Würzburg: Amazingly reconstructed palace and quaint college town
Würzburg was so enjoyable, we ended up visiting it twice during the week. About an hour and a half southeast of us, this small city is a true blend of history and modern-day. The most impressive sights are the Residenz palace and the Festung (fortress) Marienberg, both originally homes of the prince-bishops of Würzburg. During World War II, the furnishings of the Residenz were moved to the fortress high above the town for safekeeping. The Residenz, as predicted, was then severely damaged but has been entirely rebuilt. Even the showy mirror room, a spectacle of foreign-themed paintings on glass covering mirrors on all four walls and the ceiling, was reconstructed based on slides of the room taken before the damage.
Würzburg is home to a university of the same name, and the town reflects the university life. The old bridge leading over the Rhein from the Altstadt (old town) to the Marienberg fortress, is lined with small bars and restaurants. We enjoyed a riverside lunch on the patio of an old mill at the Gasthaus Alte Mainmühle.
Luxembourg City, Luxembourg: Two-hour drive to a new country
Much of Luxembourg City sits in a bowl surrounded by the Bock Casemates, a defensive wall with passageways built into the cliffs. This provided storage areas for cannons and other equipment, soldier barracks, and escape routes both over and under the bridges.
The country of Luxembourg has its own language, Luxembourgish, though French and German are also commonly spoken here. The food served in the cafes leans more toward French cuisine, with quiches being popular lunch fare. We did, however, see a band of chefs with the typical tall white hats carrying baskets of pretzels to a town square. Luxembourg City has an extensive American cemetery, mainly the resting place of World War II soldiers, and is the headquarters of many European Union offices.
A visit to the Luxembourg City History Museum provided some artistic insights into societal changes in the city (languages, politics, household appliances, commercialism, etc.). The museum also has a multimedia exhibit featuring a Luxembourg City legend of the mermaid or siren Melusina. A count had supposedly fallen in love with Melusina in human form and, when he discovered her true identify, she disappeared forever. The elusive mermaid is said to still be hidden somewhere along the Alzette River.
Frankfurt: Birdseye view
This trip to the modern city of Frankfurt consisted of a walking tour with sights such as the Altstadt reconstruction project, Goethe’s house, and the Alte Brücke (old bridge). The tour culminated with a visit to the top of the Main Tower, providing a view of the whole city.
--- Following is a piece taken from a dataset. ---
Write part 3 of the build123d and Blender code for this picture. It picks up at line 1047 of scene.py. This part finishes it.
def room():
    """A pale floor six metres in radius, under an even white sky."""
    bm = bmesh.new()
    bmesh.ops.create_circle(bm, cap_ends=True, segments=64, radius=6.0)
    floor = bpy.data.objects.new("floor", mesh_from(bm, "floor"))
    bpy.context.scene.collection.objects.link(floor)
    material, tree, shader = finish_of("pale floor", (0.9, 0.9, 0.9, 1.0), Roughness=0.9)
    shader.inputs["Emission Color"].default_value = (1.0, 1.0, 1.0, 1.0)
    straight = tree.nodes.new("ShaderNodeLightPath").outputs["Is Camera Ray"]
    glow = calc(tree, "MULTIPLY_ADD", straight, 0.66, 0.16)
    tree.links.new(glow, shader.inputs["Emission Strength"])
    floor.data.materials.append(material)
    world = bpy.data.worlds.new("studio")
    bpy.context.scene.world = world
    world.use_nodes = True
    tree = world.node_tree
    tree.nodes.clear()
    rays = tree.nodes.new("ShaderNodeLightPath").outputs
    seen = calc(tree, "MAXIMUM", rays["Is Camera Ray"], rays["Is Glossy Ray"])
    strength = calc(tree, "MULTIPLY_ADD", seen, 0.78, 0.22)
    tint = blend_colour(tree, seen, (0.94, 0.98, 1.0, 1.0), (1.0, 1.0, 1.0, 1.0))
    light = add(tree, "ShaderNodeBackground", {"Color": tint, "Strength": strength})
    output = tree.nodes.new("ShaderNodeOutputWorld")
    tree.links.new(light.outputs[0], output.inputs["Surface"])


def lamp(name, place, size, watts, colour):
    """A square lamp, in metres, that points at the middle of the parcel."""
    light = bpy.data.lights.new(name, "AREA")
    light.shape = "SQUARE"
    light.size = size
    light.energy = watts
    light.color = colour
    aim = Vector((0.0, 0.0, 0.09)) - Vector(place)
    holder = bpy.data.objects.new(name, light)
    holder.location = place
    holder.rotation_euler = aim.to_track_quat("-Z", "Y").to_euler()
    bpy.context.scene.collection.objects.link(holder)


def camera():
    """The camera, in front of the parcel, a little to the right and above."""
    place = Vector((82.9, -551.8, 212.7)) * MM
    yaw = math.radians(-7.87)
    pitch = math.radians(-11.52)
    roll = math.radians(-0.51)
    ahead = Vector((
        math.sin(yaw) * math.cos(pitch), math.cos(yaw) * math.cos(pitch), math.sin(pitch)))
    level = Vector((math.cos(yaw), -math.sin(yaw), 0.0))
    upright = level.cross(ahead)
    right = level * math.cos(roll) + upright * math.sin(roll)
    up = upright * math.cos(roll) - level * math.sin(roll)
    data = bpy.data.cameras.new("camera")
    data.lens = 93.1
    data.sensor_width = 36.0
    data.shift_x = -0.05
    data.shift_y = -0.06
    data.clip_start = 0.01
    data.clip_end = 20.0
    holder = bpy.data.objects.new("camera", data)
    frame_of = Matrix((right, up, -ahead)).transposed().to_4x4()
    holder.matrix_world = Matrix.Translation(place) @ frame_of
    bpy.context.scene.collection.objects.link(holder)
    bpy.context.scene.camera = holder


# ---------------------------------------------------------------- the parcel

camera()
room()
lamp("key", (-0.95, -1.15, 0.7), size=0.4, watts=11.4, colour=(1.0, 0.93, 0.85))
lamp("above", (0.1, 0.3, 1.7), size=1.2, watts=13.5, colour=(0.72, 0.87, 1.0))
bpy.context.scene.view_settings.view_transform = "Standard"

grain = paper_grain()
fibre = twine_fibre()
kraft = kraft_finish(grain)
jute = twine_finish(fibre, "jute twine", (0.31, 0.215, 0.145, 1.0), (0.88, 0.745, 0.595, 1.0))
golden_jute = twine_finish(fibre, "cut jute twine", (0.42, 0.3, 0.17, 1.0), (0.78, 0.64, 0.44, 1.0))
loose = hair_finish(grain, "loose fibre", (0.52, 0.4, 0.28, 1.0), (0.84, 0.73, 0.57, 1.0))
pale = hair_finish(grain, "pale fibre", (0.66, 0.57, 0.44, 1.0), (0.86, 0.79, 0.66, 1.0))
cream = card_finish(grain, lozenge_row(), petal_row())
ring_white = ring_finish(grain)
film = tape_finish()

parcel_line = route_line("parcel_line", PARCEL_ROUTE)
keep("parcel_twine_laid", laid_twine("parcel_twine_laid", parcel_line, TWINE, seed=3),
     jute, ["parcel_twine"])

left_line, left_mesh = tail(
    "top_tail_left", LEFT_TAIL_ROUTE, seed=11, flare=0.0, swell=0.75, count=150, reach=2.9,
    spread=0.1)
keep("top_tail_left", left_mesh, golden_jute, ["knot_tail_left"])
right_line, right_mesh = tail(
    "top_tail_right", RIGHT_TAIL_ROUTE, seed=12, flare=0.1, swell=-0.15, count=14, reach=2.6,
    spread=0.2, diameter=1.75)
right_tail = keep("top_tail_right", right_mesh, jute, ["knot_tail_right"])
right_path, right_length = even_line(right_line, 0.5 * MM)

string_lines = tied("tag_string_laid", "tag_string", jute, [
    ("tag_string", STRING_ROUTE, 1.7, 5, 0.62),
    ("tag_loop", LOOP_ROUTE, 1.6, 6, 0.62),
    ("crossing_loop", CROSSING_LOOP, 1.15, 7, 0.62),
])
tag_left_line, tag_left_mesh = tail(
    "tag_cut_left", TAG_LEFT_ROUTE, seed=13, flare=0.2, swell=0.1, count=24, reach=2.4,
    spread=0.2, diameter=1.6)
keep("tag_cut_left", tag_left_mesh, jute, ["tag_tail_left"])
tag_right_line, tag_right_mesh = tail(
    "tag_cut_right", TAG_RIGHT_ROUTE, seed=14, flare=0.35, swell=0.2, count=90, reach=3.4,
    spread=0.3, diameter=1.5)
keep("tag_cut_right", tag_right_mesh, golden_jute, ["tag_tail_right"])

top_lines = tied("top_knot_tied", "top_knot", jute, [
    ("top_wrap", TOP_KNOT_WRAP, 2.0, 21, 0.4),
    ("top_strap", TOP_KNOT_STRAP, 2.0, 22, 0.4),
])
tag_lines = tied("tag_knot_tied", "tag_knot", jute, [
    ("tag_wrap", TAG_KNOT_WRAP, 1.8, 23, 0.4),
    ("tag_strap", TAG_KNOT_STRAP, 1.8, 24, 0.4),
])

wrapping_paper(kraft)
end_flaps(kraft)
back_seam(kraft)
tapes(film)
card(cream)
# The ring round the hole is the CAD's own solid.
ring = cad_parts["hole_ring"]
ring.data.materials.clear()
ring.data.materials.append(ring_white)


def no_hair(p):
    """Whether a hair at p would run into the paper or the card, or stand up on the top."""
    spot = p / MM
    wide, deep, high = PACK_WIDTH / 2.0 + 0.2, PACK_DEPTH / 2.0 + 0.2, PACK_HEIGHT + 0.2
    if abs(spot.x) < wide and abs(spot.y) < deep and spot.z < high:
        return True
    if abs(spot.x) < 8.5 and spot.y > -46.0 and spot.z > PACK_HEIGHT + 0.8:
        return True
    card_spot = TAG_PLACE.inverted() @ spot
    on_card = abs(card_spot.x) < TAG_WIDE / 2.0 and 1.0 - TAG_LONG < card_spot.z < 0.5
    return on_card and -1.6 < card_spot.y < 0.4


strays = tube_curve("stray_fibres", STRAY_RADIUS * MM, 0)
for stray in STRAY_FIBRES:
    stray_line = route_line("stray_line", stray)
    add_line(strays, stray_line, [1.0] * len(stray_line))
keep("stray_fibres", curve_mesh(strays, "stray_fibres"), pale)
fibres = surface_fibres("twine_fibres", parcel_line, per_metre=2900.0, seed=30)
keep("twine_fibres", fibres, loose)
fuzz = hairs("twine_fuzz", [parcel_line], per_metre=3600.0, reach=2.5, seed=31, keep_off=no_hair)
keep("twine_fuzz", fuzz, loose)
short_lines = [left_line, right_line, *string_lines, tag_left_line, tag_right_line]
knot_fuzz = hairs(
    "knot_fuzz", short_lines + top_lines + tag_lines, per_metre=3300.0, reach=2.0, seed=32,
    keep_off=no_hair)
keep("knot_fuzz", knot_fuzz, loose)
Hohenzollern: Prussian kings’ castle, still family-owned
Atop a hill about two and a half hours south of here, near Stuttgart, sits Burg Hohenzollern. This castle still belongs to the family of the former Prussian kings. The current “Prince of Prussia” is Georg Friedrich, who studied economics and works for a marketing company. He and his wife Princess Sophie have twin sons, but only the oldest son will succeed him in the family’s nominal title.